An investment policy should reflect the goals of the organization in having the endowment, and the risk tolerance, benchmarks and performance review mechanisms to be used. Similarly, a spending policy will show a donor just exactly what amount will be available to support the organization on an annual basis in the future, or how that amount will be calculated year-to-year.

3. Don’t let your organization’s leadership think of endowments as a luxury.

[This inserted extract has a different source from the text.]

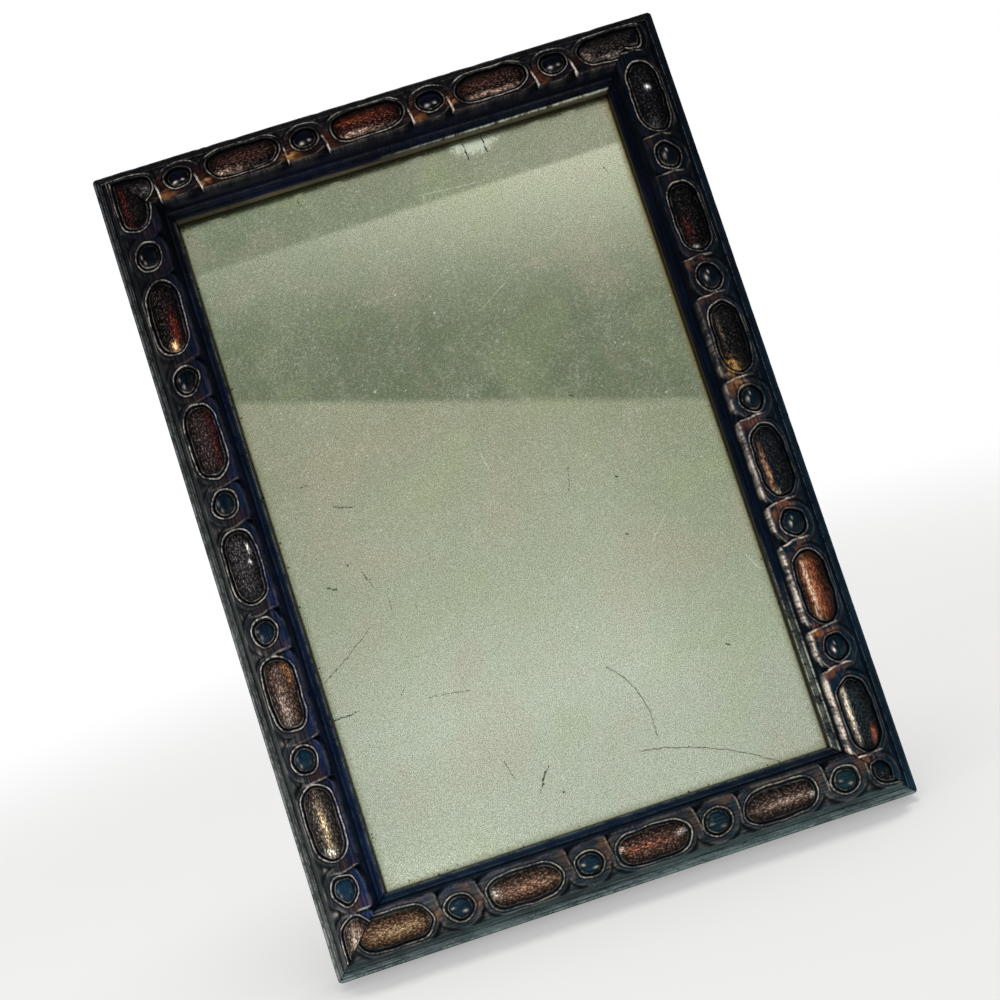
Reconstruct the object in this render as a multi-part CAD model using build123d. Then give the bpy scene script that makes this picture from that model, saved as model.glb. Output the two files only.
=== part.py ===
# Small standing mirror: four carved and mitred rails round a silvered glass, with a hinged easel strut behind.
# Millimetres. The frame is drawn upright first: X across, Z up, its front to -Y, and the rails' back at Y = 0.
# The strut is drawn folded flat, then swung open about its pin. All of it leans back on its rear lower edge.
import math
import os

from build123d import *

os.makedirs("parts", exist_ok=True)

# Frame, outside sizes and stance
frame_width = 190.0
frame_height = 268.0
rail_width = 22.0
lean_angle = 15.0

# Moulding, heights out from the back and insets from the outer side
edge_height = 11.0
edge_round = 0.8
fillet_width = 2.4
quirk_width = 0.7
quirk_depth = 0.7
band_outer_inset = 5.0
band_outer_height = 17.0
band_inner_inset = 18.4
band_inner_height = 21.9
flank_hollow = 0.35
shoulder_width = 0.7
shoulder_drop = 1.3
cove_depth = 5.0
cove_hollow = 0.25
reed_width = 0.9
reed_rise = 0.4
lip_height = 13.0
lip_width = 1.2
lip_round = 0.4
rebate_width = 3.4
rebate_depth = 9.0

# Carving: round beads and long cabochons take turns along the band and are cut by the mitres as they come
pitch = 41.35
cabochon_length = 22.8
cabochon_width = 10.4
cabochon_rise = 1.4
bead_diameter = 8.4
bead_rise = 2.0
motif_root = 1.0
top_first_bead = 37.5
bottom_first_bead = 43.2
left_first_bead = 33.5
right_first_bead = 9.25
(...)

  • Endowments are a necessity for sustainability and express the importance of your organization’s mission and leadership’s commitment to it.
  • From a donor’s perspective, having an endowment may give them an opportunity to create a legacy that will, with an appropriate spending policy, assure them their gift will support the mission for generations to come.
  • It also gives donors a choice for how to make a substantial gift, and who doesn’t like choices when making a big decision?
  • It communicates that your organization has deliberately contemplated the future and is planning and working towards providing for that future. This conveys the organizations strong sense of its own worth in the landscape of charity and philanthropy, and the paramount importance of its mission.

4. Optimize your organization’s presence and appeal on the landscape of charities in your area or mission area of interest.

Consider adopting standards and practices for organizations such as Guiding Principles and Practices for Nonprofit Excellence in Maine published by the Maine Association of Non Profits in 2007 available at www.nonprofitmaine.org, and Standards of Practice for the Model Gift Planner from www.charitablegiftplanners.org, and similar standards found in the Donor Bill of Rights of the Association of Fundraising Professionals, available at www.afpnet.org, that show all types of donors, including corporations and foundations, that your organization is functioning at an optimal level of accountability.

5. Scan your organization’s 501(c)(3) letter and make it available in the development or history area of your web site.

This makes it almost as easy as possible for advisors and donors to know you have the status required for deductibility of gifts for income, estate or gift tax purposes. The letter is generally available on-line at www.guidestar.org, but placing it on your site saves the professional advisor the trouble of going to a second site after yours; they will be well-advised to have a copy for their client file.